(Dataset rows)
◆ ◆ ◆ ◆
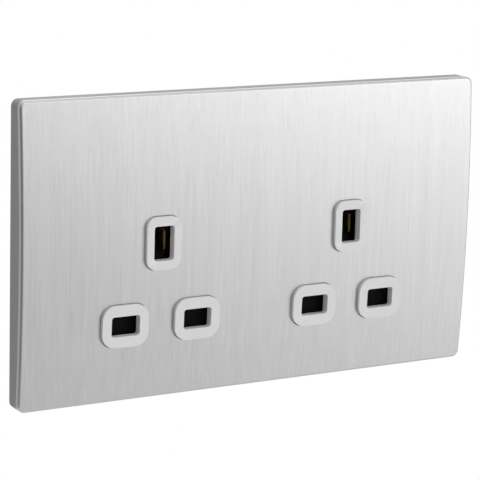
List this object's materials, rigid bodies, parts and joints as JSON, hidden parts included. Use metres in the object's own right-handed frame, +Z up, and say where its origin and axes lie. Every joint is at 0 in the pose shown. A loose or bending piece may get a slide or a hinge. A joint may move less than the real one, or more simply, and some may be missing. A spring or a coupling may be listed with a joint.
{
  "type": "twin wall socket",
  "caption": "Twin three-pin wall socket with a bowed brushed steel clip-on plate, shuttered pin entries, spring contacts and screw terminals in a rear tray.",
  "frame": {"origin": "midway between the two fixing holes, on the wall plane", "axes": "+X to the right seen from the front, +Y into the wall, +Z up"},
  "size_m": [0.144, 0.0287, 0.0846],
  "materials": {
    "brushed_steel": "vertically brushed stainless steel",
    "carrier_plastic": "silver-grey moulded plastic",
    "white_plastic": "white moulded urea",
    "housing_plastic": "white moulded plastic",
    "black_plastic": "black moulded plastic",
    "zinc_steel": "zinc-plated pressed steel",
    "spring_steel": "bright spring wire",
    "screw_steel": "zinc-plated steel",
    "brass": "rolled brass",
    "copper": "soft copper strip"
  },
  "bodies": {
    "socket": {"faceplate_skin": "brushed_steel", "faceplate_carrier": "carrier_plastic", "front_moulding": "white_plastic", "mounting_frame": "zinc_steel", "rear_housing": "housing_plastic", "live_busbar": "brass", "neutral_busbar": "brass", "earth_busbar": "brass", "frame_earth_strap": "copper", "assembly_screws": "screw_steel", "left_shutter_guide": "black_plastic", "left_shutter_spring": "spring_steel", "left_earth_contact": "brass", "left_neutral_contact": "brass", "left_live_contact": "brass", "right_shutter_guide": "black_plastic", "right_shutter_spring": "spring_steel", "right_earth_contact": "brass", "right_neutral_contact": "brass", "right_live_contact": "brass", "live_terminal": "brass", "neutral_terminal": "brass", "left_earth_terminal": "brass", "right_earth_terminal": "brass"},
    "left_shutter_body": {"left_shutter": "black_plastic"},
    "right_shutter_body": {"right_shutter": "black_plastic"},
    "live_terminal_screw_body": {"live_terminal_screw": "screw_steel"},
    "neutral_terminal_screw_body": {"neutral_terminal_screw": "screw_steel"},
    "left_earth_terminal_screw_body": {"left_earth_terminal_screw": "screw_steel"},
    "right_earth_terminal_screw_body": {"right_earth_terminal_screw": "screw_steel"}
  },
  "joints": [
    {"name": "left_shutter_slide", "type": "slide", "parent": "socket", "child": "left_shutter_body", "axis": [0, 0, -1], "range_m": [0, 0.006], "stiffness_N_per_m": 120, "springref_m": -0.004, "deforming": ["left_shutter_spring"]},
    {"name": "right_shutter_slide", "type": "slide", "parent": "socket", "child": "right_shutter_body", "axis": [0, 0, -1], "range_m": [0, 0.006], "stiffness_N_per_m": 120, "springref_m": -0.004, "deforming": ["right_shutter_spring"]},
    {"name": "live_terminal_clamp", "type": "slide", "parent": "socket", "child": "live_terminal_screw_body", "axis": [0, -1, 0], "range_m": [0, 0.0032]},
    {"name": "neutral_terminal_clamp", "type": "slide", "parent": "socket", "child": "neutral_terminal_screw_body", "axis": [0, -1, 0], "range_m": [0, 0.0032]},
    {"name": "left_earth_terminal_clamp", "type": "slide", "parent": "socket", "child": "left_earth_terminal_screw_body", "axis": [0, -1, 0], "range_m": [0, 0.0032]},
    {"name": "right_earth_terminal_clamp", "type": "slide", "parent": "socket", "child": "right_earth_terminal_screw_body", "axis": [0, -1, 0], "range_m": [0, 0.0032]}
  ]
}
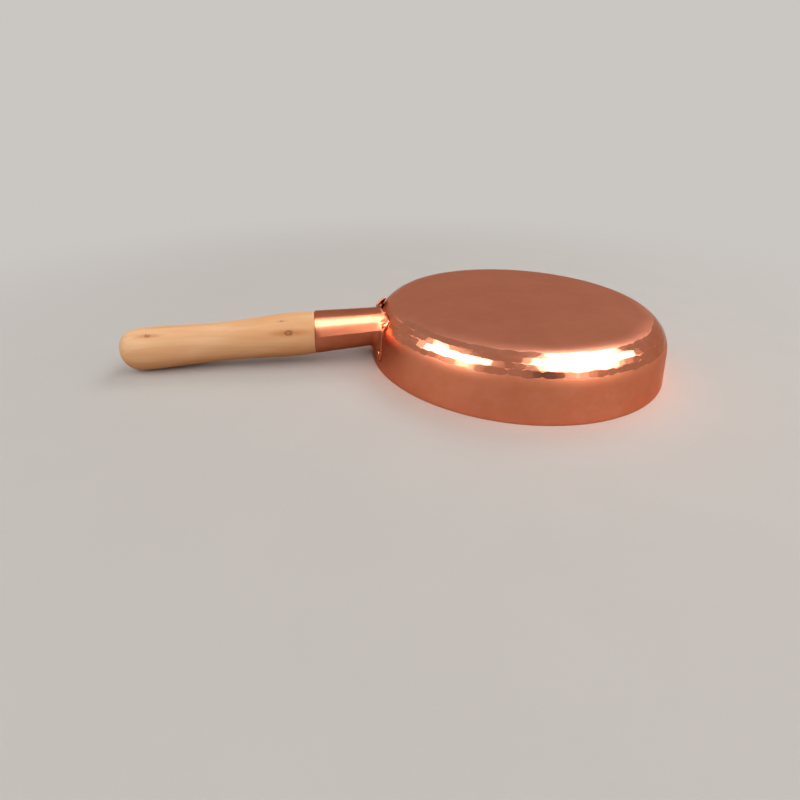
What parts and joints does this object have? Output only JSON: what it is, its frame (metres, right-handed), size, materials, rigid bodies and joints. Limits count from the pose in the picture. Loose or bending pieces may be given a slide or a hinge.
◆ ◆ ◆ ◆
● **Exercise**
Extract each line of the material exactly as it stands.

● **Solution to the exercise**
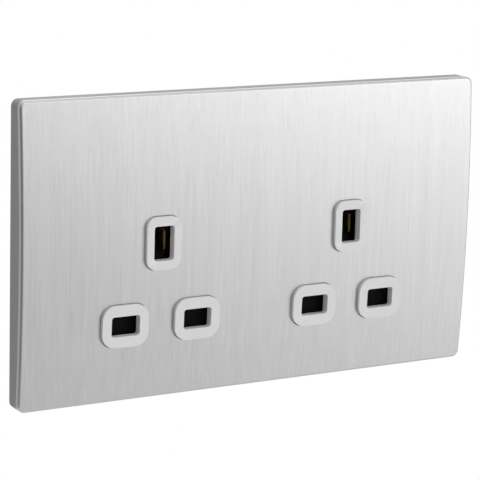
List this object's materials, rigid bodies, parts and joints as JSON, hidden parts included. Use metres in the object's own right-handed frame, +Z up, and say where its origin and axes lie. Every joint is at 0 in the pose shown. A loose or bending piece may get a slide or a hinge. A joint may move less than the real one, or more simply, and some may be missing. A spring or a coupling may be listed with a joint.
{
  "type": "twin wall socket",
  "caption": "Twin three-pin wall socket with a bowed brushed steel clip-on plate, shuttered pin entries, spring contacts and screw terminals in a rear tray.",
  "frame": {"origin": "midway between the two fixing holes, on the wall plane", "axes": "+X to the right seen from the front, +Y into the wall, +Z up"},
  "size_m": [0.144, 0.0287, 0.0846],
  "materials": {
    "brushed_steel": "vertically brushed stainless steel",
    "carrier_plastic": "silver-grey moulded plastic",
    "white_plastic": "white moulded urea",
    "housing_plastic": "white moulded plastic",
    "black_plastic": "black moulded plastic",
    "zinc_steel": "zinc-plated pressed steel",
    "spring_steel": "bright spring wire",
    "screw_steel": "zinc-plated steel",
    "brass": "rolled brass",
    "copper": "soft copper strip"
  },
  "bodies": {
    "socket": {"faceplate_skin": "brushed_steel", "faceplate_carrier": "carrier_plastic", "front_moulding": "white_plastic", "mounting_frame": "zinc_steel", "rear_housing": "housing_plastic", "live_busbar": "brass", "neutral_busbar": "brass", "earth_busbar": "brass", "frame_earth_strap": "copper", "assembly_screws": "screw_steel", "left_shutter_guide": "black_plastic", "left_shutter_spring": "spring_steel", "left_earth_contact": "brass", "left_neutral_contact": "brass", "left_live_contact": "brass", "right_shutter_guide": "black_plastic", "right_shutter_spring": "spring_steel", "right_earth_contact": "brass", "right_neutral_contact": "brass", "right_live_contact": "brass", "live_terminal": "brass", "neutral_terminal": "brass", "left_earth_terminal": "brass", "right_earth_terminal": "brass"},
    "left_shutter_body": {"left_shutter": "black_plastic"},
    "right_shutter_body": {"right_shutter": "black_plastic"},
    "live_terminal_screw_body": {"live_terminal_screw": "screw_steel"},
    "neutral_terminal_screw_body": {"neutral_terminal_screw": "screw_steel"},
    "left_earth_terminal_screw_body": {"left_earth_terminal_screw": "screw_steel"},
    "right_earth_terminal_screw_body": {"right_earth_terminal_screw": "screw_steel"}
  },
  "joints": [
    {"name": "left_shutter_slide", "type": "slide", "parent": "socket", "child": "left_shutter_body", "axis": [0, 0, -1], "range_m": [0, 0.006], "stiffness_N_per_m": 120, "springref_m": -0.004, "deforming": ["left_shutter_spring"]},
    {"name": "right_shutter_slide", "type": "slide", "parent": "socket", "child": "right_shutter_body", "axis": [0, 0, -1], "range_m": [0, 0.006], "stiffness_N_per_m": 120, "springref_m": -0.004, "deforming": ["right_shutter_spring"]},
    {"name": "live_terminal_clamp", "type": "slide", "parent": "socket", "child": "live_terminal_screw_body", "axis": [0, -1, 0], "range_m": [0, 0.0032]},
    {"name": "neutral_terminal_clamp", "type": "slide", "parent": "socket", "child": "neutral_terminal_screw_body", "axis": [0, -1, 0], "range_m": [0, 0.0032]},
    {"name": "left_earth_terminal_clamp", "type": "slide", "parent": "socket", "child": "left_earth_terminal_screw_body", "axis": [0, -1, 0], "range_m": [0, 0.0032]},
    {"name": "right_earth_terminal_clamp", "type": "slide", "parent": "socket", "child": "right_earth_terminal_screw_body", "axis": [0, -1, 0], "range_m": [0, 0.0032]}
  ]
}
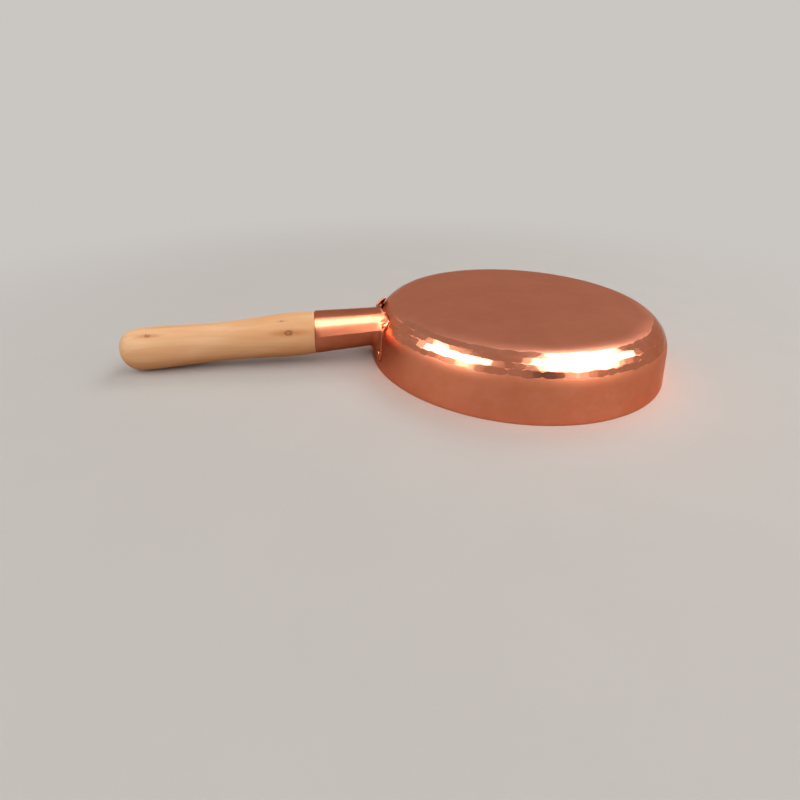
What parts and joints does this object have? Output only JSON: what it is, its frame (metres, right-handed), size, materials, rigid bodies and joints. Limits count from the pose in the picture. Loose or bending pieces may be given a slide or a hinge.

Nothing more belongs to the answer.